Tianyang Wang and James S. Dyer used a copula function as a basis for decision trees; these copulas contained parameters that were demonstrated through probability trees, which are discreet and conditional.
The process of using a dependent decision tree is:
1. Assessment of marginals, dependence, and copula. During this step, the authors state the need to assess the information available as well as determine what type of copula is best used for the dependence and existence of uncertainties. Statistical measures are used to go through the variables and determine to correct copula.
2. Specification of parameters for the underlying copula. In order to use the copula in a dependency structure, parameters need to be established. For the elliptical copula parameters can be established through an estimate of the correlation between original uncertainties.
3. Construction of the transient tree structure for underlying copula. The resulting process is a probability tree that uses the conditional probability that was established.

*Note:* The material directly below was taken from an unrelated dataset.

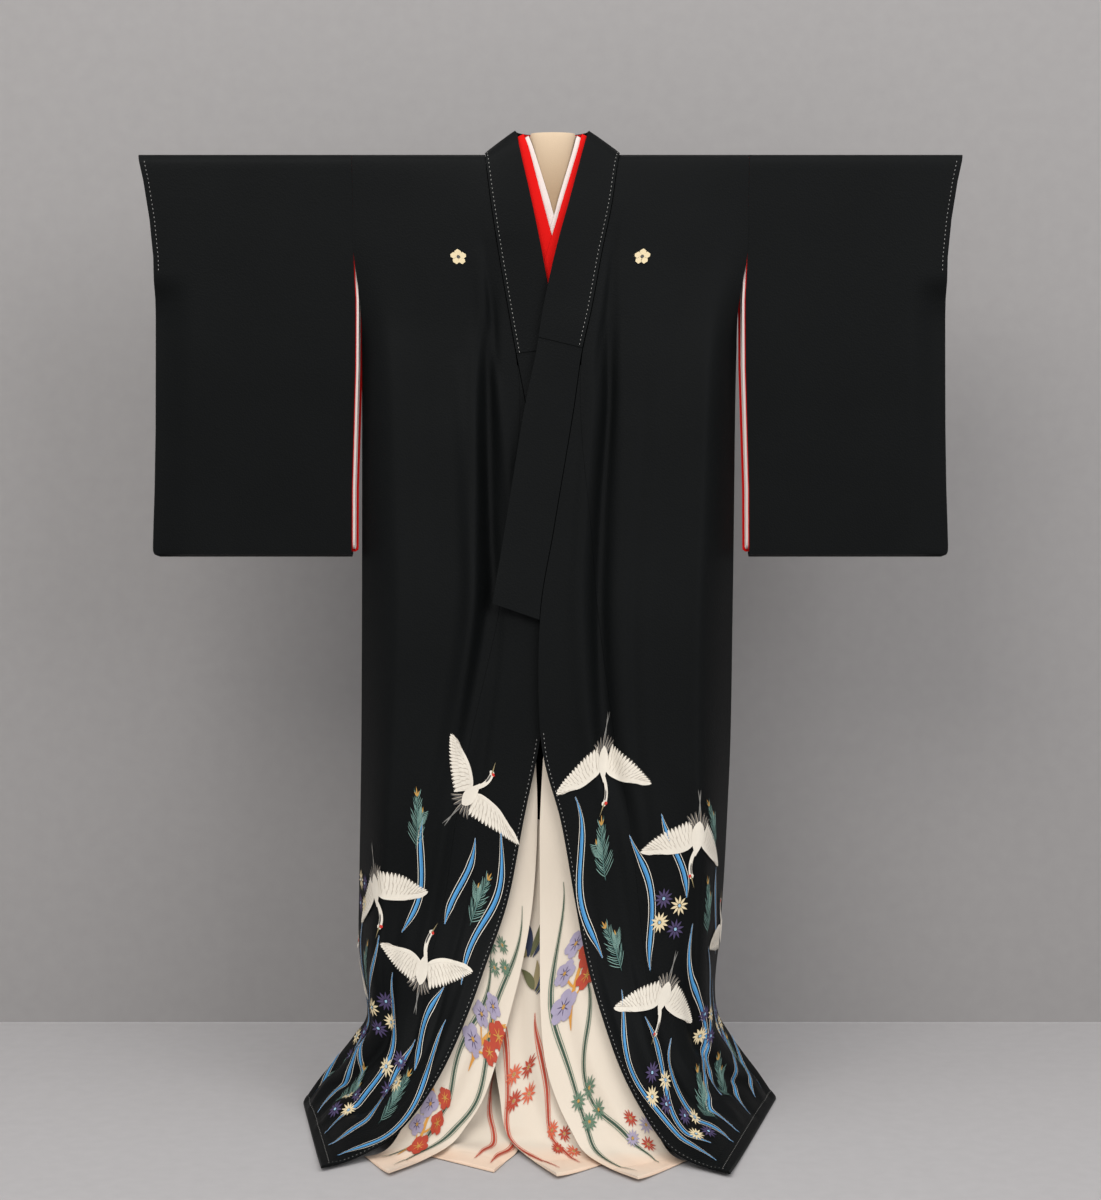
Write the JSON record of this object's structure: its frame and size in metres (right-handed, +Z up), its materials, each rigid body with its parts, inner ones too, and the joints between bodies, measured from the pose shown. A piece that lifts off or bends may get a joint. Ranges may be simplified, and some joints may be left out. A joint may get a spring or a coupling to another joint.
{
  "type": "wedding kimono on a display stand",
  "caption": "formal black wedding kimono in three layers with a painted hem spread on the floor, on a plain T-shaped display stand",
  "frame": {"origin": "centre of the flat underside of the stand's base, on the floor", "axes": "+Z up along the post, -Y out of the garment's front, +X to the wearer's left"},
  "size_m": [1.288, 0.6795, 1.5204],
  "materials": {
    "black_silk": "matte crepe",
    "red_silk": "soft satin",
    "white_silk": "soft satin",
    "cream_silk": "soft satin",
    "stand_metal": "satin",
    "beige_form": "matte"
  },
  "bodies": {
    "root": {"front_right": "black_silk", "front_left": "black_silk", "okumi_right": "black_silk", "okumi_left": "black_silk", "back_right": "black_silk", "back_left": "black_silk", "sleeve_right": "black_silk", "sleeve_left": "black_silk", "collar": "black_silk", "overcollar": "black_silk", "middle_collar": "red_silk", "middle_sleeve_right": "red_silk", "middle_sleeve_left": "red_silk", "middle_front_right": "cream_silk", "middle_front_left": "cream_silk", "inner_collar": "white_silk", "inner_sleeve_right": "white_silk", "inner_sleeve_left": "white_silk", "inner_front_right": "cream_silk", "inner_front_left": "cream_silk", "stand_base": "stand_metal", "stand_post": "stand_metal", "stand_arm_right": "stand_metal", "stand_arm_left": "stand_metal", "neck_form": "beige_form"}
  },
  "joints": []
}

4. Point-to-point inverse marginal transformation. This step uses different distributions to draw out the tree
From this process, decision trees are drawn out for various outcomes and the decision tree model is applied to various forms of copulas.
This study provided an interesting application of decision trees. Not only did the study illustrate the various potential outcomes, but it also broke down the process into specific steps. While the application was not directly related to the intelligence field, the process of organizing and structuring decision trees. This process was specifically geared towards copulas and creating a dependant tree, though there is an issue with the fact that there can be a significantly large number of variables that grow form the initial construct. The base of the tree is set from parameters established through equations. While this application of a decision tree is effective for this purpose, it is difficult to gain a deep understanding of the concept in relation to non-statistical elements. Decision trees are useful to gain a broad understanding of various different outcomes and they have the potential to be an effective initial step in an analysis of information.
This methodology appears to be useful in a statistical application, though this study does not directly demonstrate the application from an intelligence stand-point.
Wang, T. & Dyer J. S. (2012). A Copulas-Based Approach to Modeling Dependence in Decision Trees. Operations Research, 60(1), 225-42.